Many do. But physics still wins. Advanced cooling helps, but it uses energy to fight the heat.
Lessons From the Operations Side
From the network data, I see increased fast charging usage during summer months, especially on highway corridors. Drivers who planned around mild-weather numbers suddenly need more top-ups than expected. This leads to higher costs and more frustration.
The owners who adapt best are the ones who build realistic buffers and adjust habits early.
Practical Ways to Handle the Trio
Here’s what actually helps in real Phoenix summers:
Precondition while plugged in — Use grid power, not battery.
Drive a bit slower when possible — Dropping from 75 to 68 mph can save meaningful range.

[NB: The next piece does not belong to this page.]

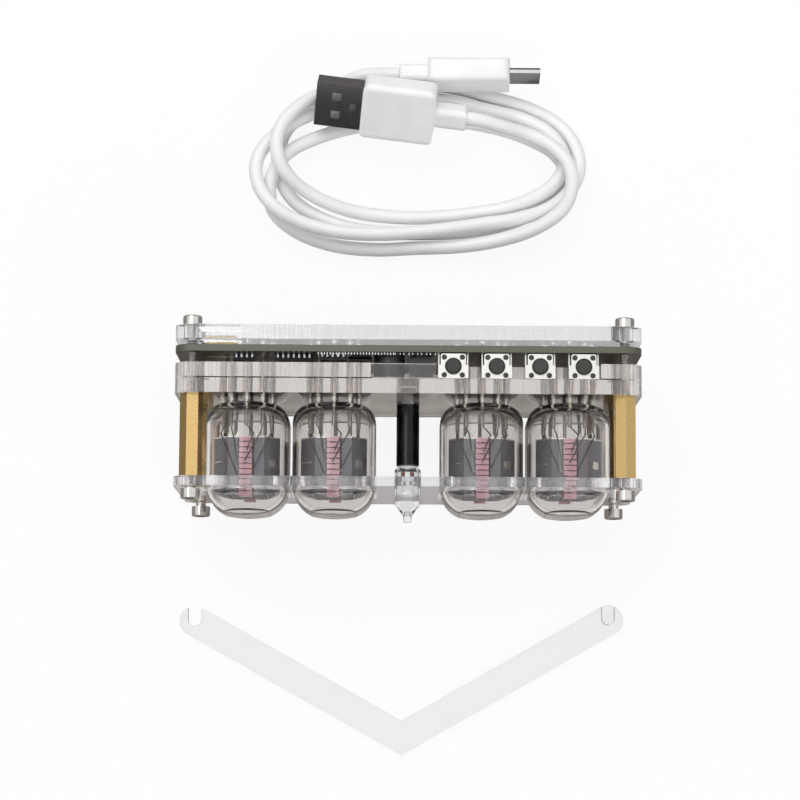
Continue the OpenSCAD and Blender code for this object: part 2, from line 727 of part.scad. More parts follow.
module slot_outline(grow) {
    circle(r = stand_slot_w/2 + grow, $fn = smooth);
    translate([-stand_slot_w/2 - grow, 0]) square([stand_slot_w + 2*grow, stand_end_r + cut]);
}

module at_stand() translate([stand_at.x, stand_at.y, 0]) rotate([0, 0, stand_turn]) children();

module stand() color([0.9, 0.9, 0.9, 0.5]) at_stand() linear_extrude(front_t) difference() {
    stand_outline();
    for (s = [-1, 1]) translate([s*screw_x, stand_end_r - stand_slot + stand_slot_w/2]) slot_outline(0);
}

// The piece that the laser cut free, still lying in the right slot
module stand_knockout() color([0.9, 0.9, 0.9, 0.5]) at_stand() linear_extrude(front_t) intersection() {
    translate([screw_x, 0]) circle(r = stand_end_r, $fn = smooth);
    translate([screw_x, stand_end_r - stand_slot + stand_slot_w/2]) slot_outline(-kerf);
}

// ---------- cable ----------

// Smooth value between the second and third of four neighbours
function blend(a, b, c, d, t) =
    0.5*(2*b + (c - a)*t + (2*a - 5*b + 4*c - d)*t*t + (3*b - a - 3*c + d)*t*t*t);
function at_step(list, u) =
    let (n = len(list), k = min(floor(u), n - 2), t = u - k)
    blend(list[max(k - 1, 0)], list[k], list[k + 1], list[min(k + 2, n - 1)], t);
function loop_point(u) =
    let (a = first_angle + step_angle*u, o = at_step(reach, u), h = max(at_step(lift, u), 0))
    [cord_middle.x + (cord_oval.x + o)*cos(a), cord_middle.y + (cord_oval.y + o)*sin(a), cord_r + h];

micro_dir = [-cos(micro_turn), -sin(micro_turn), 0];
large_dir = [-cos(large_turn), -sin(large_turn), 0];
cord_route = concat(
    [micro_exit, micro_exit + cord_d*micro_dir, micro_exit + [-9.5, -0.6, 0.6]],
    [for (k = [0:rings_a_step*(len(reach) - 1)]) loop_point(k/rings_a_step)],
    [large_exit + cord_d*2.6*large_dir + [0, -0.6, -1.4], large_exit + cord_d*large_dir, large_exit]);

function unit(v) = v/norm(v);
function heading(p, i) = unit(p[min(i + 1, len(p) - 1)] - p[max(i - 1, 0)]);
function ring_at(p, i, r, n) =
    let (f = heading(p, i), s = unit(cross(f, [0, 0, 1])), t = cross(s, f))
    [for (k = [0:n - 1]) p[i] + r*(cos(360*k/n)*s + sin(360*k/n)*t)];

module tube_along(p, r, n) {
    m = len(p);
    points = [for (i = [0:m - 1]) each ring_at(p, i, r, n)];
    walls = [for (i = [0:m - 2], k = [0:n - 1])
        let (a = i*n + k, b = i*n + (k + 1)%n)
        each [[a, b, b + n], [a, b + n, a + n]]];
    polyhedron(points, concat([[for (k = [n - 1:-1:0]) k]], walls,
        [[for (k = [0:n - 1]) (m - 1)*n + k]]));
}

// Least distance between stretches of the cord that aren't neighbours
apart = 8;
self_gap = min([for (i = [0:len(cord_route) - 1 - apart], j = [i + apart:len(cord_route) - 1])
    norm(cord_route[i] - cord_route[j])]) - cord_d;
cord_length = cord_sum(0);
function cord_sum(i) = i >= len(cord_route) - 1 ? 0 :
    norm(cord_route[i + 1] - cord_route[i]) + cord_sum(i + 1);
echo(cord_self_gap = self_gap, cord_length = cord_length);

module cord() color("#ececec") tube_along(cord_route, cord_r, cord_sides);

// A plug's own frame: X towards its tip, from the cord's exit
module at_large() translate(large_exit) rotate([0, 0, large_turn]) rotate([large_roll, 0, 0]) children();
module at_micro() translate(micro_exit) rotate([0, 0, micro_turn]) rotate([micro_roll, 0, 0]) children();

module rounded(w, h, r) {
    for (x = [-1, 1], y = [-1, 1]) translate([x*(w/2 - r), y*(h/2 - r)]) circle(r = r, $fn = 32);
    square([w - 2*r, h], center = true);
    square([w, h - 2*r], center = true);
}

// Moulded grip: a rounded bar, rounded off in plan as well
module grip(from, len, w, h, r_edge, r_plan) {
    intersection() {
        translate([from, 0, 0]) rotate([90, 0, 90]) linear_extrude(len) rounded(w, h, r_edge);
        translate([from + len/2, 0, -h]) linear_extrude(2*h) rounded(len, w, r_plan);
    }
}

large_relief = [8.1, 5.6];           // length and width of a strain relief
large_body = [18.5, 15.4, 7.4];
shell_a = [11.8, 12, 4.5];
micro_relief = [7.3, 4.8];
micro_body = [20.8, 9.4, 6.5];
shell_m = [7.8, 6.85, 1.8];
shell_wall = 0.3;

module usb_a_mould() color("#f0f0f0") at_large() {
    grip(0, large_relief.x + 1, large_relief.y, large_relief.y, 1.6, 1);
    grip(large_relief.x, large_body.x, large_body.y, large_body.z, 1.6, 2.2);
}

module usb_a_shell() color("#8e8e90") at_large()
    translate([large_relief.x + large_body.x, 0, 0]) difference() {
        translate([0, -shell_a.y/2, -shell_a.z/2]) cube(shell_a);
        translate([-cut, -shell_a.y/2 + shell_wall, -shell_a.z/2 + shell_wall])
            cube([shell_a.x + 2*cut, shell_a.y - 2*shell_wall, shell_a.z - 2*shell_wall]);
        for (s = [-1, 1]) translate([5.4, s*2.6 - 1.15, -shell_a.z])
            cube([2.3, 2.3, 2*shell_a.z]);
        translate([2.3, 0, 0]) for (s = [-1, 1]) translate([0, s*0.35, 0])
            cylinder(h = shell_a.z, d = 1.5, $fn = 24);
    }

module usb_a_tongue() color("#e4e4e0") at_large()
    let (inset = shell_wall + seal)
        translate([large_relief.x + large_body.x, -shell_a.y/2 + inset, -shell_a.z/2 + inset])
            cube([shell_a.x - 1, shell_a.y - 2*inset, 1.7]);

module micro_mould() color("#f0f0f0") at_micro() {
    grip(0, micro_relief.x + 1, micro_relief.y, micro_relief.y, 1.4, 0.9);
    grip(micro_relief.x, micro_body.x, micro_body.y, micro_body.z, 1.5, 1.6);
}

// Trapezium-shaped mouth of the small plug
module micro_shell() color("#9a9a9c") at_micro()
    translate([micro_relief.x + micro_body.x, 0, 0]) rotate([90, 0, 90]) linear_extrude(shell_m.x)
        difference() {
            mouth(0);
            mouth(shell_wall);
        }

module mouth(wall) {
    w = shell_m.y/2 - wall;
    h = shell_m.z/2 - wall;
    polygon([[-w, h], [w, h], [w, 0], [w - 0.9, -h], [-w + 0.9, -h], [-w, 0]]);
}

back_plate();
spacer_plate();
mid_plate();
front_plate();
circuit_board();
solder_joints();
driver_chips();
power_parts();
usb_socket();
standoffs();
front_screws();
back_screws();
for (i = [0:3]) {
    tube_glass(i);
    tube_pins(i);
    tube_shield(i);
    tube_digits(i);
    tube_spacers(i);
    tube_mesh(i);
    button(i);
}
lamp_glass();
lamp_electrodes();
lamp_sleeve();
switch_frames();
switch_housings();
stand();
stand_knockout();
cord();
usb_a_shell();
usb_a_tongue();
usb_a_mould();
micro_shell();
micro_mould();
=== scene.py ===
# Glow-tube clock in clear plates, with its loose V stand and charging cable.
import math
import bpy
import numpy as np
from mathutils import Matrix, Vector


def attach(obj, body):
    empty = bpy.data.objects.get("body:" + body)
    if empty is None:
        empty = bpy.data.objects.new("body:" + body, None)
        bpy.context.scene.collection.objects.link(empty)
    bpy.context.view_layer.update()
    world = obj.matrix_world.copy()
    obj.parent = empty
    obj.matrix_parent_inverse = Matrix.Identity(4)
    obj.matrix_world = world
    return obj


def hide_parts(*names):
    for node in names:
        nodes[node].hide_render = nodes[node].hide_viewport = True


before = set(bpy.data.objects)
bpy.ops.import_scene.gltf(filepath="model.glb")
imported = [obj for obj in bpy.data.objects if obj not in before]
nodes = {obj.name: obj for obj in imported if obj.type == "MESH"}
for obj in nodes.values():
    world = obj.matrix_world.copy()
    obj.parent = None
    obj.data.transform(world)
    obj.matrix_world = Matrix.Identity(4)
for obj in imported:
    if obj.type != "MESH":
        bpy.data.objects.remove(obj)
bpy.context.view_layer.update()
mm = 0.001


def linear(hexColour):
    # sRGB hex to linear: c/12.92 below 0.04045, else ((c + 0.055)/1.055)^2.4
    parts = [int(hexColour[i:i + 2], 16) / 255 for i in (1, 3, 5)]
    return tuple(c / 12.92 if c <= 0.04045 else ((c + 0.055) / 1.055) ** 2.4 for c in parts) + (1.0,)


def newMaterial(name):
    material = bpy.data.materials.new(name)
    material.use_nodes = True
    material.node_tree.nodes.clear()
    return material


def addNode(tree, kind, settings=None, links=None):
    # settings: attribute or input to value; links: input to another node's output
    node = tree.nodes.new(kind)
    for key, value in (settings or {}).items():
        if isinstance(key, str) and hasattr(node, key):
            setattr(node, key, value)
        else:
            node.inputs[key].default_value = value
    for key, output in (links or {}).items():
        tree.links.new(output, node.inputs[key])
    return node


def meshPiece(name, points, faces, smooth=True):
    # points: n x 3 in millimetres; faces: lists of corner numbers
    mesh = bpy.data.meshes.new(name)
    mesh.from_pydata((np.asarray(points) * mm).tolist(), [], faces)
    mesh.polygons.foreach_set("use_smooth", np.full(len(mesh.polygons), smooth))
    mesh.update()
    piece = bpy.data.objects.new(name, mesh)
    bpy.context.scene.collection.objects.link(piece)
    return piece


def gridFaces(rows, columns):
    # Quads of a grid of rows x columns points, the columns joined end to end
    r, c = np.meshgrid(np.arange(rows - 1), np.arange(columns), indexing="ij")
    a = r * columns + c
    b = r * columns + (c + 1) % columns
    return np.stack([a, a + columns, b + columns, b], axis=-1).reshape(-1, 4).tolist()


def wear(piece, material):
    piece.data.materials.clear()
    piece.data.materials.append(material)


# The camera stands almost straight above, a little to the front, as the photograph's did
camera = dict(place=(-1.988, -91.47, 711.43), tilt=7.537, roll=0.373, lens=126.68,
              sensor=36, near=0.01, far=10)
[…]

Use seat ventilation + slightly higher cabin temp — Better than blasting the AC.
Park in shade — Reduces initial cabin heat soak.
Build a 25-35% buffer — Plan trips assuming real summer conditions, not sticker numbers.
Keep tires properly inflated — Low pressure hurts efficiency more in heat.
Small habits add up. The goal isn’t perfection. It’s removing stress from normal driving.
When This Combination Matters Less
If your driving is mostly short city trips under 25 miles with home charging, the impact is manageable. But if you have regular highway miles or longer commutes, these three factors become central to your ownership experience.
Bottom Line: Respect the Reality
Summer, speed, and AC are not edge cases in many parts of America — they’re Tuesday reality for millions of drivers. New EV buyers who understand this combination early make much better decisions and set more realistic expectations.
EVs can still be excellent in hot climates. But only if you buy with eyes wide open and plan around actual conditions instead of marketing numbers.
In the Range category, we’ll keep focusing on these practical truths instead of fantasy. Next time we’ll talk about how much range buffer you actually need to feel relaxed.
Until then, test your next drive with all three factors active. Run the boring math for your real summer conditions. Make sure your car choice still feels good when it’s hot, you’re doing normal speeds, and the AC is working hard.
Because a good car decision should still feel good on a Tuesday — even in the middle of a Phoenix summer.